- _GIVEN REQUEST_: Return every line of the material exactly.

- _MATERIAL_:
────────────────

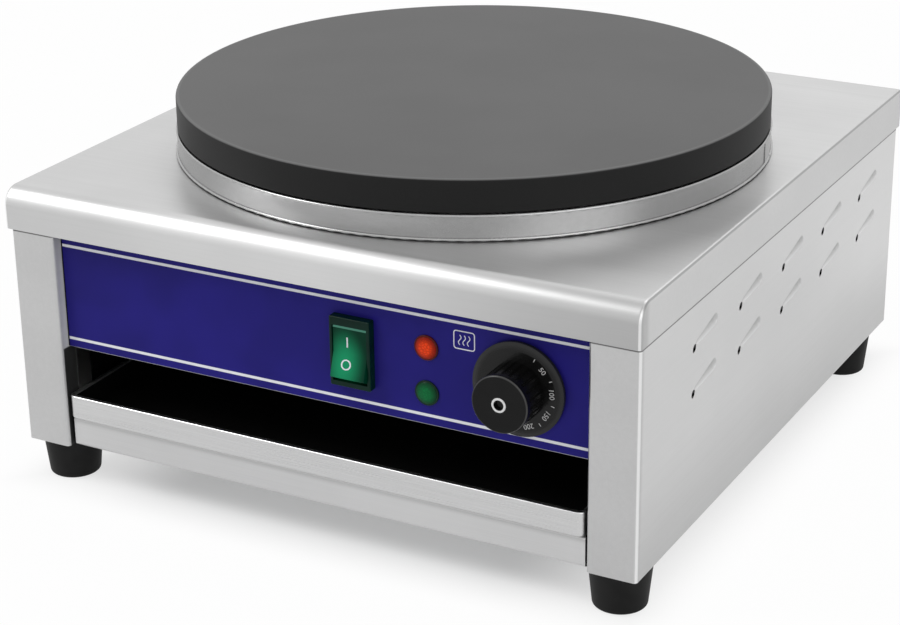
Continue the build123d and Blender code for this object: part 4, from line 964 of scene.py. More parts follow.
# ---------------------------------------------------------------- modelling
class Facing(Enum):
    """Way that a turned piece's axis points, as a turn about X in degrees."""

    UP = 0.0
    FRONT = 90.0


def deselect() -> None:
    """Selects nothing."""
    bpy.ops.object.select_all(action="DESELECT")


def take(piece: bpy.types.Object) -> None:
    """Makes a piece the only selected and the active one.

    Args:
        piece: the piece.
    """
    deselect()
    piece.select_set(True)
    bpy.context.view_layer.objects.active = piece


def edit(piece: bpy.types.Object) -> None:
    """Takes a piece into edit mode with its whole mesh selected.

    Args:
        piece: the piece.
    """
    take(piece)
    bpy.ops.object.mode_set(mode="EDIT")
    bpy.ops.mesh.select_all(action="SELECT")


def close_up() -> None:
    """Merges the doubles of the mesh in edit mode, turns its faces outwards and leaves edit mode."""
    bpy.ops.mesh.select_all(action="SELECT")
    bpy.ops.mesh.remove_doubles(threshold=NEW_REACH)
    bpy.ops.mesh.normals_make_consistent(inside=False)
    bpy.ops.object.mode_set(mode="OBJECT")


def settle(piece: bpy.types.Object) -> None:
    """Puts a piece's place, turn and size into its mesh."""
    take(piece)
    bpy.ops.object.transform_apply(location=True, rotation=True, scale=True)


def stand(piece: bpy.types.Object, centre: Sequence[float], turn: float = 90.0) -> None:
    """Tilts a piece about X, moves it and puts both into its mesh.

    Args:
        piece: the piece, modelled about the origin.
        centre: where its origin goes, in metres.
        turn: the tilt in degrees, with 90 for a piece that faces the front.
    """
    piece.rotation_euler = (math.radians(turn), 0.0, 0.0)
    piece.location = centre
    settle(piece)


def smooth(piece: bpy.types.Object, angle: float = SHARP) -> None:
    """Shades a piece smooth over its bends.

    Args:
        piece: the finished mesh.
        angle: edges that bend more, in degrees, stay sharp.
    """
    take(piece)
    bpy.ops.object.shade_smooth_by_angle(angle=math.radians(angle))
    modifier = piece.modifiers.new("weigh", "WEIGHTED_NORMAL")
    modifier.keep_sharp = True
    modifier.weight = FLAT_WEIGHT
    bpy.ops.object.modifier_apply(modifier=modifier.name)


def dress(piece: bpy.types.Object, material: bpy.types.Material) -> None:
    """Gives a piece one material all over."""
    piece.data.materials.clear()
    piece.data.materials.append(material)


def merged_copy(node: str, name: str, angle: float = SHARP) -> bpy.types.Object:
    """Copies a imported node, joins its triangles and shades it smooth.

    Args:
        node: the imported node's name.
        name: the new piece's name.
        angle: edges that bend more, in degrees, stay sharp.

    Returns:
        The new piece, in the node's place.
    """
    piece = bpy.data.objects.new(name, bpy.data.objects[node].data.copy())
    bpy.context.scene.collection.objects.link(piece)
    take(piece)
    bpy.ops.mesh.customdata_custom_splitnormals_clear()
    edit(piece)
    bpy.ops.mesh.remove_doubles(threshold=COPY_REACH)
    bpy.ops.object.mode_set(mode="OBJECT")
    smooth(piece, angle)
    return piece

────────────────

- _WRITTEN RESPONSE_:
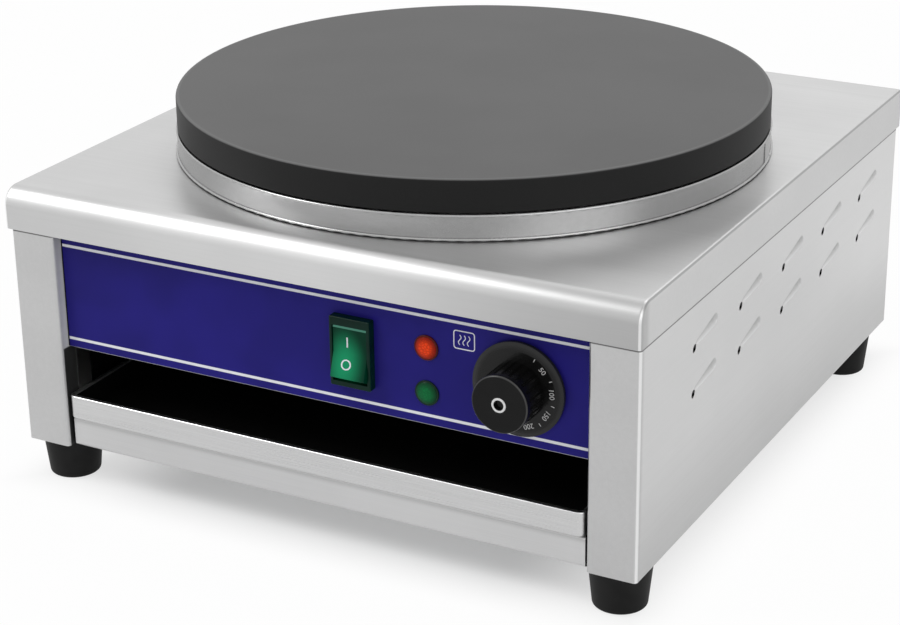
Continue the build123d and Blender code for this object: part 4, from line 964 of scene.py. More parts follow.
# ---------------------------------------------------------------- modelling
class Facing(Enum):
    """Way that a turned piece's axis points, as a turn about X in degrees."""

    UP = 0.0
    FRONT = 90.0


def deselect() -> None:
    """Selects nothing."""
    bpy.ops.object.select_all(action="DESELECT")


def take(piece: bpy.types.Object) -> None:
    """Makes a piece the only selected and the active one.

    Args:
        piece: the piece.
    """
    deselect()
    piece.select_set(True)
    bpy.context.view_layer.objects.active = piece


def edit(piece: bpy.types.Object) -> None:
    """Takes a piece into edit mode with its whole mesh selected.

    Args:
        piece: the piece.
    """
    take(piece)
    bpy.ops.object.mode_set(mode="EDIT")
    bpy.ops.mesh.select_all(action="SELECT")


def close_up() -> None:
    """Merges the doubles of the mesh in edit mode, turns its faces outwards and leaves edit mode."""
    bpy.ops.mesh.select_all(action="SELECT")
    bpy.ops.mesh.remove_doubles(threshold=NEW_REACH)
    bpy.ops.mesh.normals_make_consistent(inside=False)
    bpy.ops.object.mode_set(mode="OBJECT")


def settle(piece: bpy.types.Object) -> None:
    """Puts a piece's place, turn and size into its mesh."""
    take(piece)
    bpy.ops.object.transform_apply(location=True, rotation=True, scale=True)


def stand(piece: bpy.types.Object, centre: Sequence[float], turn: float = 90.0) -> None:
    """Tilts a piece about X, moves it and puts both into its mesh.

    Args:
        piece: the piece, modelled about the origin.
        centre: where its origin goes, in metres.
        turn: the tilt in degrees, with 90 for a piece that faces the front.
    """
    piece.rotation_euler = (math.radians(turn), 0.0, 0.0)
    piece.location = centre
    settle(piece)


def smooth(piece: bpy.types.Object, angle: float = SHARP) -> None:
    """Shades a piece smooth over its bends.

    Args:
        piece: the finished mesh.
        angle: edges that bend more, in degrees, stay sharp.
    """
    take(piece)
    bpy.ops.object.shade_smooth_by_angle(angle=math.radians(angle))
    modifier = piece.modifiers.new("weigh", "WEIGHTED_NORMAL")
    modifier.keep_sharp = True
    modifier.weight = FLAT_WEIGHT
    bpy.ops.object.modifier_apply(modifier=modifier.name)


def dress(piece: bpy.types.Object, material: bpy.types.Material) -> None:
    """Gives a piece one material all over."""
    piece.data.materials.clear()
    piece.data.materials.append(material)


def merged_copy(node: str, name: str, angle: float = SHARP) -> bpy.types.Object:
    """Copies a imported node, joins its triangles and shades it smooth.

    Args:
        node: the imported node's name.
        name: the new piece's name.
        angle: edges that bend more, in degrees, stay sharp.

    Returns:
        The new piece, in the node's place.
    """
    piece = bpy.data.objects.new(name, bpy.data.objects[node].data.copy())
    bpy.context.scene.collection.objects.link(piece)
    take(piece)
    bpy.ops.mesh.customdata_custom_splitnormals_clear()
    edit(piece)
    bpy.ops.mesh.remove_doubles(threshold=COPY_REACH)
    bpy.ops.object.mode_set(mode="OBJECT")
    smooth(piece, angle)
    return piece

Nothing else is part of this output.